DATA SHOWN -
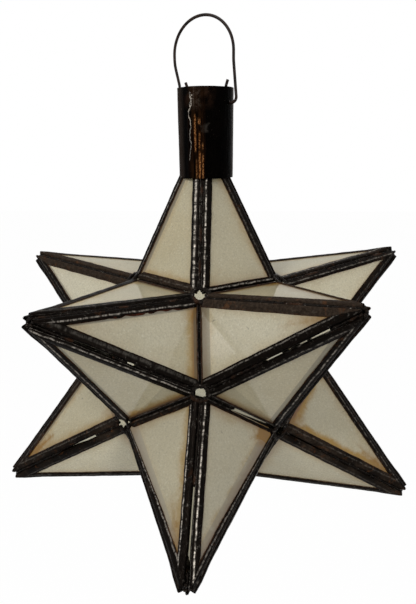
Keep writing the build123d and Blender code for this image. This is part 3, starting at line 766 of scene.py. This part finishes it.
# Where a strip starts to bend outwards to its tip, in how much of its length, and how far up it flares.
SPLAY_FROM, SPLAY_OVER, FLARE_UP_TO = 0.78, 0.12, 0.6
PLAIN_STRIP = {"rust": 0.35, "shine": 0.45, "lip": 0.0, "flare": 0.0, "spread": 1.0, "slits": []}


def section(outside, inside):
    """A strip's cut: (inwards, depth) round the outer side, the fold, the inner side and back."""
    rim = [(outside - 0.12, -0.3), (outside + 0.03, -0.14), (outside - 0.12, 0.08)]
    for share in (0.86, 0.68, 0.5, 0.34):
        x = 1.15 + (outside - 1.3) * share
        rim.append((x, CROWN * math.sin(math.pi * (0.12 + 0.88 * share) ** 0.8)))
    for a in (90, 68, 45, 22, 0):
        r = math.radians(a)
        rim.append((FOLD - FOLD * math.cos(r), FOLD_MIDDLE + math.sin(r)))
    rim.append((0.0, -DEPTH / 2))
    for a in (0, 45, 90):
        r = math.radians(a)
        rim.append((BACK_FOLD - BACK_FOLD * math.cos(r), -DEPTH + BACK_FOLD - BACK_FOLD * math.sin(r)))
    rim += [(inside * 0.6, -DEPTH), (inside, -DEPTH), (inside, -DEPTH + TIN)]
    rim += [(1.0, -DEPTH + TIN), (TIN + 0.1, -DEPTH + 0.8), (TIN, -DEPTH / 2)]
    rim += [(TIN + 0.1, -0.9), (1.0, -0.36)]
    return rim


def meeting(half, x, other):
    """Where a strip's line at one width meets the next strip's line at another, along the side."""
    return (other + x * math.cos(2 * half)) / math.sin(2 * half)


def is_outer(z):
    """Whether a depth is on a strip's outer side rather than in its channel."""
    return z > -1.0


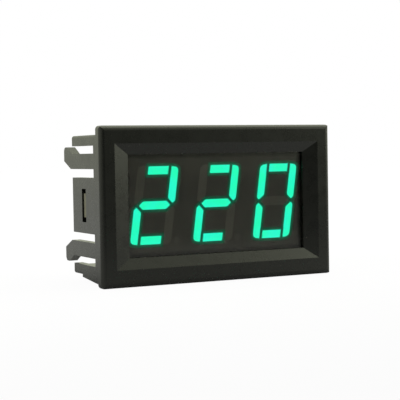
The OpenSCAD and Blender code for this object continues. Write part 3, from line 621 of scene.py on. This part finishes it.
class METER_OT_display(bpy.types.Operator):
    """Lights the bars, dulls the others and paints a glow round the lit ones for the light that
    spills into the face between them
    """

    bl_idname = "meter.display"
    bl_label = "Display"

    def execute(self, context):
        s = context.scene.meter_display
        paint(self.lit_bar(s), *(f"digit_{digit}_lit_bars" for digit in DIGITS))
        paint(self.unlit_bar(s), *(f"digit_{digit}_dark_bars" for digit in DIGITS))
        paint(self.face(s), "display_shell")
        paint(self.resin(), "display_resin")
        self.surround(s)
        return {"FINISHED"}

    def lit_bar(self, s):
        """Glowing resin, with clouds where the light is a little bluer."""
        f = Finish("lit bar")
        bluer = (s.lit[0] * 2.2, s.lit[1] * 0.97, s.lit[2] * 1.3)
        f.set(
            Base_Color=(0.02, 0.2, 0.12, 1.0), Roughness=0.35,
            Emission_Color=f.blend(f.spread(f.noise(3.5 * MM), 0.35, 0.65), s.lit, bluer),
            Emission_Strength=s.lit_strength,
        )
        return f.material

    def unlit_bar(self, s):
        """Milky resin with tiny pearls of diffuser. The decimal points, the only small solids
        among the unlit bars, are filled less full and look darker."""
        f = Finish("unlit bar")
        pearls = f.noise(0.12 * MM)
        body = f.clouded(pearls, s.unlit, 0.08)
        flat = {0: f.place, 1: (1.0, 0.0, 1.0)}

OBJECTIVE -
Only the lines from the one containing "The OpenSCAD and" through the end of the entries above belong in the answer; repeat them exactly.

WRITTEN SOLUTION -
The OpenSCAD and Blender code for this object continues. Write part 3, from line 621 of scene.py on. This part finishes it.
class METER_OT_display(bpy.types.Operator):
    """Lights the bars, dulls the others and paints a glow round the lit ones for the light that
    spills into the face between them
    """

    bl_idname = "meter.display"
    bl_label = "Display"

    def execute(self, context):
        s = context.scene.meter_display
        paint(self.lit_bar(s), *(f"digit_{digit}_lit_bars" for digit in DIGITS))
        paint(self.unlit_bar(s), *(f"digit_{digit}_dark_bars" for digit in DIGITS))
        paint(self.face(s), "display_shell")
        paint(self.resin(), "display_resin")
        self.surround(s)
        return {"FINISHED"}

    def lit_bar(self, s):
        """Glowing resin, with clouds where the light is a little bluer."""
        f = Finish("lit bar")
        bluer = (s.lit[0] * 2.2, s.lit[1] * 0.97, s.lit[2] * 1.3)
        f.set(
            Base_Color=(0.02, 0.2, 0.12, 1.0), Roughness=0.35,
            Emission_Color=f.blend(f.spread(f.noise(3.5 * MM), 0.35, 0.65), s.lit, bluer),
            Emission_Strength=s.lit_strength,
        )
        return f.material

    def unlit_bar(self, s):
        """Milky resin with tiny pearls of diffuser. The decimal points, the only small solids
        among the unlit bars, are filled less full and look darker."""
        f = Finish("unlit bar")
        pearls = f.noise(0.12 * MM)
        body = f.clouded(pearls, s.unlit, 0.08)
        flat = {0: f.place, 1: (1.0, 0.0, 1.0)}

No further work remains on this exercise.